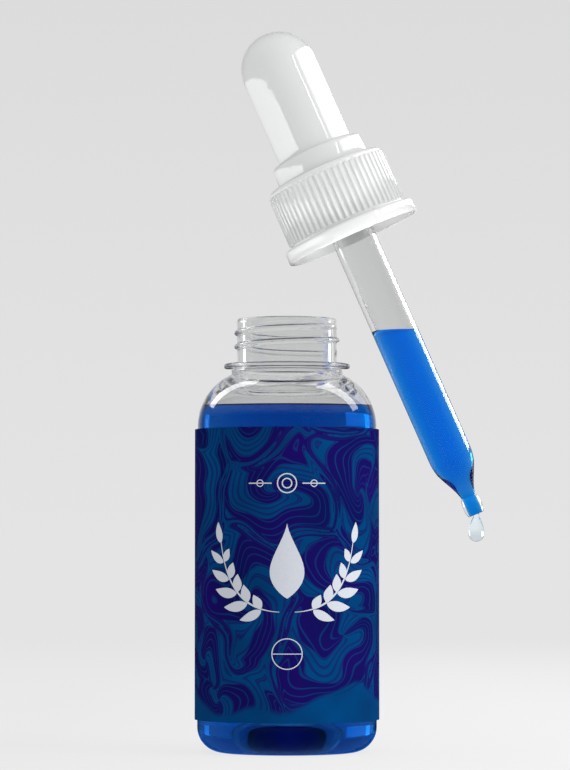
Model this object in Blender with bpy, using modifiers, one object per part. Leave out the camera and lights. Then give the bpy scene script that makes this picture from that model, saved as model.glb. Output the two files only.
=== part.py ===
"""Dropper bottle for cuticle oil, stood open on a table with its dropper lifted out beside the neck.

Metres, +Z up. The origin is the middle of the bottle's foot, and X runs towards the side where the dropper hangs.
The bottle is a clear blow-moulded flask with a screw neck, a wrapped label and a filling of blue oil. The dropper is a
ribbed screw cap, a rubber bulb, a sealing washer and a glass pipette, part filled, with a drop at its mouth.
"""

import math

import bmesh
import bpy
from mathutils import Matrix, Vector

# Gap between neighbouring pieces, and how far a cutter runs past what it cuts
SEAT_GAP = 0.0003
CUT_OVERRUN = 0.002

# Bottle: straight wall, heel and shoulder
BODY_RADIUS = 0.0154
BODY_WALL = 0.0009
HEEL_RADIUS = 0.0043
SHOULDER_START = 0.0557
SHOULDER_HEIGHT = 0.0092
SHOULDER_TOP_WALL = 0.0022

# Bottle: thick foot, with a dome on its inner floor
FLOOR_THICKNESS = 0.0018
FLOOR_DOME_HEIGHT = 0.0024
FLOOR_DOME_RADIUS = 0.0095

# Bottle: neck, with the root bead and the support ring that stand proud of it
NECK_RADIUS = 0.00865
NECK_WALL = 0.00145
NECK_HEIGHT = 0.0078
RIM_ROUNDING = 0.0004
ROOT_BEAD_PROUD = 0.00092
ROOT_BEAD_HEIGHT = 0.00065
ROOT_BEAD_STEP = 0.0002
ROOT_GROOVE_DEPTH = 0.0004
ROOT_GROOVE_HEIGHT = 0.00025
SUPPORT_RING_PROUD = 0.00222
SUPPORT_RING_HEIGHT = 0.0008

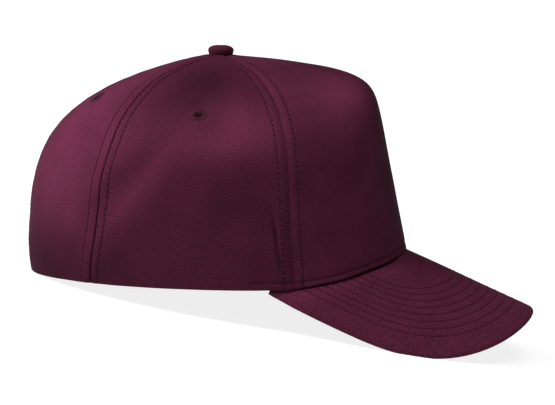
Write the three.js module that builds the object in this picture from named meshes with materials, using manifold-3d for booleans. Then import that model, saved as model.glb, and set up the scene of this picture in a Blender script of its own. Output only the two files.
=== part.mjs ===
import * as THREE from 'three';
import { mergeVertices } from 'three/addons/utils/BufferGeometryUtils.js';
import Module from 'manifold-3d';

const wasm = await Module();
wasm.setup();

// Five panel cap in millimetres. In the cap's own frame the rim lies in z = 0, the button stands on
// the z axis, the peak points to -y and the wearer's left is +x. At the end the whole cap is pitched
// back until its back rim and both sides of its peak touch the surface that it lies on.
// A polar angle is in degrees round the button's axis, 0 at the front and positive to +x.
// A share is the way along a panel, 0 at the rim and 1 at the button.

// Crown
const crownFrontReach = 103.6; // button's axis to the foot of the front wall
const crownBackReach = 101.2;
const crownHalfWidth = 85;
const crownHeight = 116; // rim to the cloth under the button
const clothWall = 1.5;
const pieceGap = 0.3; // clearance between neighbouring pieces
const rimTuck = 2; // how far the hem draws in at the back
const rimTuckHeight = 18;
const seamSink = 0.8; // depth of the valley that a seam pulls into the cloth
const seamSinkWidth = 3;
const foldDepth = 2.4;

// Peak
const peakLength = 74; // crown to tip along the middle
const peakNoseDepth = 90; // tip back to the widest place
const peakFlare = 1.9; // how far the widest place stands out past the corners
const peakSlope = 23.8; // degrees down to the front
const peakRise = 13.9; // height of the peak's top over the rim at its middle joint
const peakCornerPolar = 69;
const cornerEase = 4; // degrees over which the rim eases off the peak behind its corners
const peakThickness = 2.8;
const peakEdgeBulge = 0.7;
const cornerThinning = 0.45; // thickness left where the peak ends in a corner

// Sweatband
const bandHeight = 32;
const bandThickness = 1.2;
const bandInset = 1; // bottom edge of the band above the rim
const bandGap = 0.5; // clearance between the band and the cloth, whose facets cut inwards

// Button
const buttonRadius = 6.8;
const buttonHeight = 5.4;
const shankRadius = 1.6;
const shankClearance = 0.6;
const washerRadius = 6;
const washerThickness = 1;

// Eyelets
const eyeletRadius = 4.6;
const eyeletHoleRadius = 1.9;
const eyeletThickness = 2.6;

// Contact with the surface below: how much of the cloth is pressed flat
const pressedFlat = 0.6;

// Meridians of the crown. roundness is the exponent across, shoulder runs from 0, a square shoulder,
// to 1, a cone, and lean is how far the wall leans in for each millimetre up.
const MERIDIANS = [
  { polar: 0, roundness: 1.12, shoulder: 0.044, lean: 0.213 },
  { polar: 30, roundness: 1.47, shoulder: 0.122, lean: 0.12 },
  { polar: 58, roundness: 1.85, shoulder: 0.337, lean: 0.05 },
  { polar: 95, roundness: 2.07, shoulder: 0.337, lean: 0.03 },
  { polar: 134, roundness: 1.75, shoulder: 0.31, lean: 0.027 },
  { polar: 157, roundness: 1.55, shoulder: 0.28, lean: 0.025 },
  { polar: 180, roundness: 1.27, shoulder: 0.23, lean: 0.023 },
];

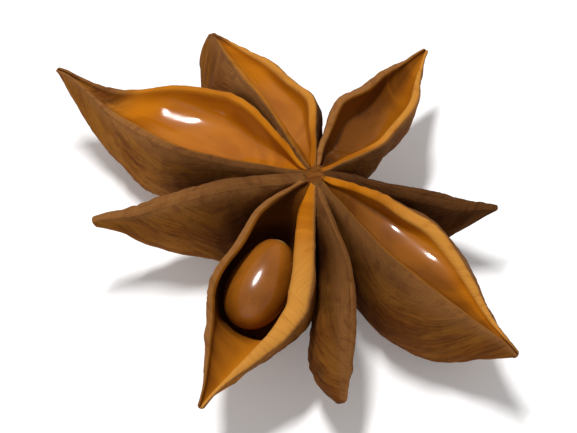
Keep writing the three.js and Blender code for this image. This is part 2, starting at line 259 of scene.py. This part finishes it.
def sector_angle(index, side):
    """Degrees that a carpel takes up on one side of what lies between it and its neighbour."""
    carpel = CARPELS[index]
    other = CARPELS[(index + side) % len(CARPELS)]
    between = (other["azimuth"] - carpel["azimuth"]) * side % 360
    push = 1 + GAP_PUSH * lean_on(carpel, side)
    counter_push = 1 + GAP_PUSH * lean_on(other, -side)
    return between * push / (push + counter_push)


def wall_points(index, s, up, side, lip_share):
    """Points in the carpel's own frame, x to the beak, y to the left and z up from the seam,
    and how far each lies behind the outer skin.

    up is 0 at the keel and 1 at the rim. lip_share is 0 on the outer skin, 1 on the lining
    and in between on the rim's rounded edge.
    """
    carpel = CARPELS[index]
    phase = PHASE_STEP * index
    hollow = hollow_share(carpel, s)
    beak = smooth(BEAK_START, 1, s)
    rim_full = on_side(carpel["rims"], side)
    lip_full = on_side(carpel["lips"], side)
    opening = gape(s, carpel["slender"])
    gap = (rim_full - lip_full) * opening
    lip = mix(mix(LIP, lip_full, opening), BEAK_LIP, beak)
    depth_share = mix(ROOT_DEPTH, 1, rising(s)) * falling(s, carpel["bow"])
    bulge_share = mix(ROOT_BULGE, 1, rising(s)) * falling(s, max(0.4, 0.7 * carpel["bow"]))
    depth = mix(carpel["blunt"], carpel["depth"], depth_share)
    bulge = mix(END_WIDTH * carpel["blunt"], carpel["bulge"], bulge_share)
    rise = up**RISE_POWER
    wander = rim_wander(s, side, phase) * rise * hollow
    x = mix(ROOT, carpel["length"] - END_ROUND, s)
    middle = carpel["sway"] * s * s
    seam = carpel["arch"] * np.sin(math.pi * s) + carpel["hook"] * beak * beak + wander

    shut = carpel["hollow"] == 0
    groove = 0 * gap if shut else SEAM_GROOVE + GROOVE_DEEPENS * gap
    floor = mix(groove, np.maximum(np.minimum(carpel["hollow"], depth - KEEL_SHELL), groove), hollow)
    room = np.clip(bulge - SHELL, 0, carpel["room"]) * hollow
    in_width = room * belly(rise) + (gap + SLIT) * trough(rise, carpel["flare"])
    in_height = seam - floor * (1 - mix(rise, dish(rise), carpel["flare"]))

    ends = smooth(0, 0.2, s) * (1 - smooth(0.85, 1, s))
    fold = fold_height(s, up, side, phase) * ends * (1 - rise**4)
    out_width = bulge * belly(rise) + (gap + lip) * rise + fold * np.sqrt(rise)
    out_height = seam - (depth + fold) * (1 - rise)

    inset = lip_share * mix(WALL_INSET, np.maximum(lip, WALL_INSET), rise)
    width = mix(out_width, in_width, lip_share)
    if shut:
        crown = SHUT_RIDGE * np.sin(0.5 * math.pi * lip_share) * (1 - beak)
    else:
        crown = LIP_CROWN * lip * np.clip(np.sin(math.pi * lip_share), 0, 1) ** CROWN_POWER
    height = mix(out_height, in_height, lip_share) + crown * smooth(0, 0.12, s)
    return np.stack([x + 0 * width, middle + side * (width + wander), height], axis=-1), inset


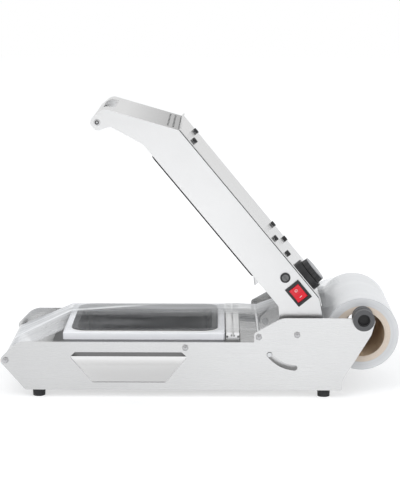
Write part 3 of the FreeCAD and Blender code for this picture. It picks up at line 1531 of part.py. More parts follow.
def cable_gland():
    """The mains inlet on the left wall: gland body, thread and lock nut with a clear bore."""
    along, level = S.gland_along, S.gland_level
    foot = ARM_IN - S.gland_thread_long
    outer = cylinder("gland_out", S.gland_round, S.gland_long, along, ARM_OUT, level)
    thread = cylinder("gland_thread", S.gland_thread_round, ARM_OUT - foot, along, foot, level)
    nut = cylinder("gland_nut", S.gland_round, S.gland_nut_long, along, ARM_IN - S.gland_nut_long, level)
    bore = cylinder("gland_bore", S.gland_bore_round, ARM_OUT + S.gland_long - foot + THROUGH * 2,
                    along, foot - THROUGH, level)
    return finish("cable_gland", on_arm(cut("gland_cut", fuse("gland", [outer, thread, nut]), [bore])))


def make_all():
    side_plate("side_plate_right", RIGHT)
    side_plate("side_plate_left", LEFT)
    bottom_pan()
    rubber_feet()
    foot_screws()
    rear_panel()
    deck_plate()
    mould_frame()
    locating = group("dowels", dowels("dowel", 0.0))
    finish("mould_dowels", locating)
    finish("mould_gasket", gasket_ring("gasket", GASKET_TOP - S.gasket_high, S.gasket_high))
    food_tray()
    cutter_rail()
    cross_rod("film_guide_rod", S.guide_rod_round, GUIDE_ROD_ALONG, GUIDE_ROD_LEVEL)
    cross_rod("nose_rod", S.nose_rod_round, NOSE_ROD_ALONG, S.nose_rod_level)
    cross_rod("pivot_shaft", S.pivot_round, PIVOT_ALONG, PIVOT_LEVEL)
    spring_posts()
    dome_nuts()
    counter_springs()
    film_spindle()
    spindle_hubs()
    roll_ring("roll_core", S.core_round, S.core_bore)
    roll_ring("roll_film", S.roll_round, S.core_round)
    film_web()
    pivot_bushes()
    stop_pins()
    arm_wall("arm_wall_right", RIGHT)
    arm_wall("arm_wall_left", LEFT)
    cover_seals()
    top_cover()
    front_panel()
    handle_strap()
    handle_bar()
    handle_screws()
    electrics_tray()
    heater_plate()
    heating_element()
    insulation_sheet()
    suspension_bolts()
    cap_nuts("suspension_nuts", bolt_spots(), COVER_TOP + S.bolt_gap)
    suspension_springs()
    cutter_blade()
    blade_holder()
    blade_studs()
    cap_nuts("blade_nuts", stud_spots(), COVER_TOP)
    thermostat_body()
    knob_base()
    knob_shaft()
    control_knob()
    switch_body()
    rocker()
    fuse_holder()
    fuse_cap()
    terminal_block()
    cable_gland()


def check_and_write():
    """Stops on any failed object or bad shape, then writes each sub-part."""
    doc.recompute()
    for thing in doc.Objects:
        if "Invalid" in thing.State or "Error" in thing.State:
            raise RuntimeError("%s failed to build" % thing.Label)
    for thing in PARTS:
        if thing.Shape.isNull() or not thing.Shape.isValid() or not thing.Shape.Solids:
            raise RuntimeError("%s has no valid solid" % thing.Label)
    os.makedirs("parts", exist_ok=True)
    for thing in PARTS:
        thing.Shape.exportStep("parts/%s.step" % thing.Label)
        print("%-20s %2d solids %10.1f mm3" % (thing.Label, len(thing.Shape.Solids), thing.Shape.Volume))


make_all()
check_and_write()
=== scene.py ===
"""Looks of the bench tray sealer: finishes, film, coil springs, knob, marks, light and camera.

Metres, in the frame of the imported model: +X from the handle end to the film roll, +Z up.
Small sizes are written in millimetres times MM.
"""

import json
import math

import bmesh
import bpy
from mathutils import Matrix, Vector, noise
from mathutils.bvhtree import BVHTree


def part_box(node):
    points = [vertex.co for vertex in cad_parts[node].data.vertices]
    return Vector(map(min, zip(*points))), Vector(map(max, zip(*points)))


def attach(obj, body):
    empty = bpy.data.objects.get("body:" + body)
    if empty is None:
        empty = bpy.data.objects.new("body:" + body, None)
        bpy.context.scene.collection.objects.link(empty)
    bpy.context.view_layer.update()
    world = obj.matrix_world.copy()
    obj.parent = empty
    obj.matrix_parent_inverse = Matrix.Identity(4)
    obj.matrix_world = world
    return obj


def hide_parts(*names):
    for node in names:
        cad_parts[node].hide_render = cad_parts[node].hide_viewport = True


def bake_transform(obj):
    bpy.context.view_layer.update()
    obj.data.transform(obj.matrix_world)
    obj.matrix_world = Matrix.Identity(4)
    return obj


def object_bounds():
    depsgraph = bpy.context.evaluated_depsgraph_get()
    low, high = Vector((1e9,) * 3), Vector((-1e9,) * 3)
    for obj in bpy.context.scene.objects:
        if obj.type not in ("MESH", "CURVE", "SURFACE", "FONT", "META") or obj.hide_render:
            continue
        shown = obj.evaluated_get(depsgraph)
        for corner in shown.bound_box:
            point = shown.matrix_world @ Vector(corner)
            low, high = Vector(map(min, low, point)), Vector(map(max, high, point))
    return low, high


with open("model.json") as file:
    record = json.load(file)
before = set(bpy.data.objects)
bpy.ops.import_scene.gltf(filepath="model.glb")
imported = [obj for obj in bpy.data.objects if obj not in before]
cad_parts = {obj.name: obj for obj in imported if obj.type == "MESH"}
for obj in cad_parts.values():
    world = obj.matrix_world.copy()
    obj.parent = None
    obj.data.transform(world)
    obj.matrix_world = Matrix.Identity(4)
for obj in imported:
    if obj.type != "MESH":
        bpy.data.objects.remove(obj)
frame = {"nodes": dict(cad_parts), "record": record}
cad_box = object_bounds()
nodes = frame["nodes"]

MM = 0.001
JOINTS = {joint["name"]: joint for joint in frame["record"]["behaviour"]["joints"]}
HINGE = Vector(JOINTS["arm_hinge"]["pos_m"])
OPEN = math.radians(-JOINTS["arm_hinge"]["range_deg"][0])
ARM = Matrix.Translation(HINGE) @ Matrix.Rotation(OPEN, 4, "Y")
TO_ARM = ARM.inverted()
SIDES = (-1, 1)


def set_range(node, start, end, low, high):
    """Makes a Map Range node take start..end to low..high."""
    for socket, number in (("From Min", start), ("From Max", end), ("To Min", low), ("To Max", high)):
        node.inputs[socket].default_value = number


# Finishes

EDGE_EASE = 0.3 * MM            # radius that softens the edges of small metal parts
SHEET_EDGE_EASE = 0.5 * MM
PLASTIC_EDGE_EASE = 0.35 * MM
MARK_SCALE = (900.0, 900.0, 900.0)
HUB_RECESS = 9.5 * MM
SOCKET_REACH = 2.9 * MM         # half the width of a screw's socket

# The clear film's haze: opacity added by each of its zones
PLAIN_HAZE = 0.05
BROAD_HAZE = 0.10
# Painted reflection on the film, growing towards its far edge and more so behind the mould:
FAR_REFLECTION_HAZE = 0.48
FAR_BEHIND_REFLECTION_HAZE = 0.26
AHEAD_HAZE = 0.42
# Painted sheen along one crease: it adds opacity and lightens the film's colour.
CREASE_SHEEN_HAZE = 0.40
NOSE_HAZE = 0.28
CREASE_SLOPE = 0.33             # how fast the crease runs towards the far edge
CREASE_AT = 42 * MM             # across, where it meets the tray


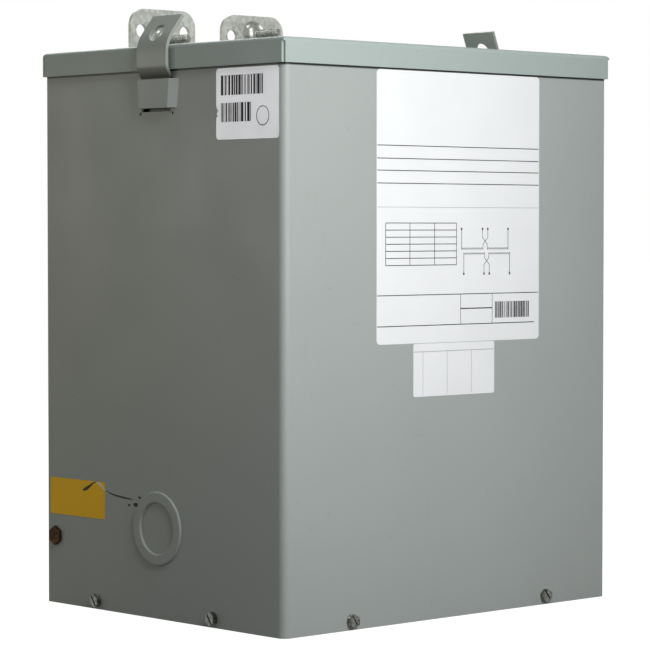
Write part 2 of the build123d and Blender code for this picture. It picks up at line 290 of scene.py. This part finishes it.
WALL_X, WALL_Y = wall_faces()

# Added to every coordinate along the front wall, in millimetres
FRONT_SHIFT = -0.7


class Wall:
    """A flat wall: a point in millimetres along it and up it, lifted off it."""

    def __init__(self, side):
        self.side = side

    def point(self, a, z, lift):
        if self.side == "left":
            return Vector((WALL_X - lift * MM, a * MM, z * MM))
        return Vector(((a + FRONT_SHIFT) * MM, WALL_Y - lift * MM, z * MM))


LEFT, FRONT = Wall("left"), Wall("front")

# Underside and top of each kind of flat piece, in millimetres off the wall
LABEL_LAYER = (0.02, 0.12)
PRINT_LAYER = (0.12, 0.14)
MARK_ON_LABEL = (0.13, 0.15)
MARK_ON_WALL = (0.02, 0.04)
SPOT_ON_WALL = (0.0, 0.02)


def slab(bm, wall, outline, layer):
    """A thin closed plate over an outline of (along, up) points."""
    low, high = layer
    bottom = [bm.verts.new(wall.point(a, z, low)) for a, z in outline]
    top = [bm.verts.new(wall.point(a, z, high)) for a, z in outline]
    bm.faces.new(top)
    bm.faces.new(bottom[::-1])
    for i in range(len(outline)):
        j = (i + 1) % len(outline)
        bm.faces.new((bottom[i], bottom[j], top[j], top[i]))


def rounded(a0, z0, a1, z1, r, steps=6):
    """A rectangle with round corners."""
    points = []
    corners = ((a1 - r, z1 - r, 0), (a0 + r, z1 - r, 90), (a0 + r, z0 + r, 180), (a1 - r, z0 + r, 270))
    for ca, cz, start in corners:
        for i in range(steps + 1):
            t = math.radians(start + 90 * i / steps)
            points.append((ca + r * math.cos(t), cz + r * math.sin(t)))
    return points


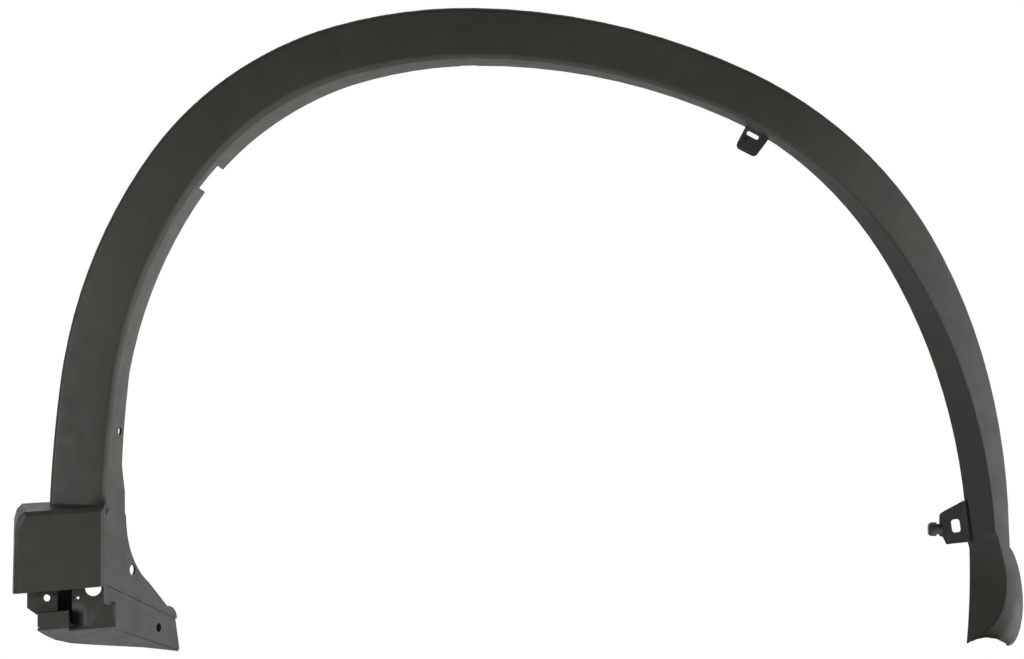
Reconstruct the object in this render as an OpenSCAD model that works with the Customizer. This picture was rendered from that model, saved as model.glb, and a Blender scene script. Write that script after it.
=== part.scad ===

» AIM: Return only the exact lines from the opening of the records through the line that contains "FLOOR_DOME_RADIUS = 0.0095", both included.

» RESULT BELOW:
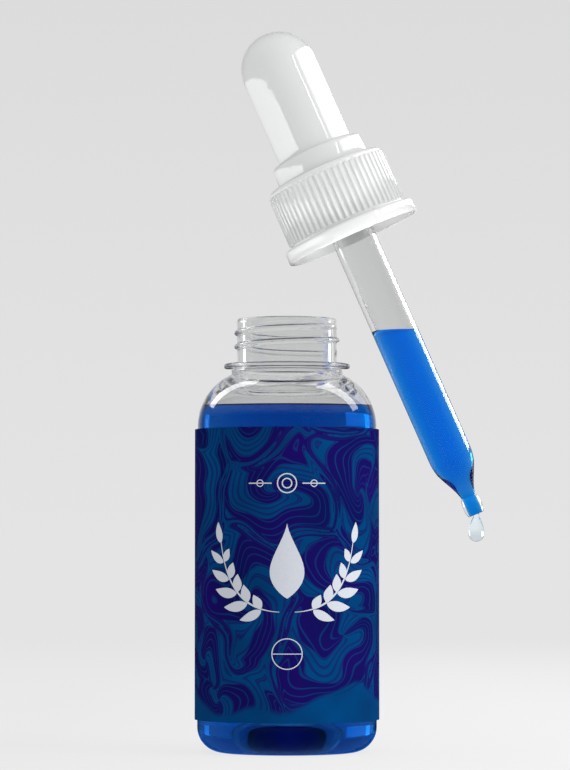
Model this object in Blender with bpy, using modifiers, one object per part. Leave out the camera and lights. Then give the bpy scene script that makes this picture from that model, saved as model.glb. Output the two files only.
=== part.py ===
"""Dropper bottle for cuticle oil, stood open on a table with its dropper lifted out beside the neck.

Metres, +Z up. The origin is the middle of the bottle's foot, and X runs towards the side where the dropper hangs.
The bottle is a clear blow-moulded flask with a screw neck, a wrapped label and a filling of blue oil. The dropper is a
ribbed screw cap, a rubber bulb, a sealing washer and a glass pipette, part filled, with a drop at its mouth.
"""

import math

import bmesh
import bpy
from mathutils import Matrix, Vector

# Gap between neighbouring pieces, and how far a cutter runs past what it cuts
SEAT_GAP = 0.0003
CUT_OVERRUN = 0.002

# Bottle: straight wall, heel and shoulder
BODY_RADIUS = 0.0154
BODY_WALL = 0.0009
HEEL_RADIUS = 0.0043
SHOULDER_START = 0.0557
SHOULDER_HEIGHT = 0.0092
SHOULDER_TOP_WALL = 0.0022

# Bottle: thick foot, with a dome on its inner floor
FLOOR_THICKNESS = 0.0018
FLOOR_DOME_HEIGHT = 0.0024
FLOOR_DOME_RADIUS = 0.0095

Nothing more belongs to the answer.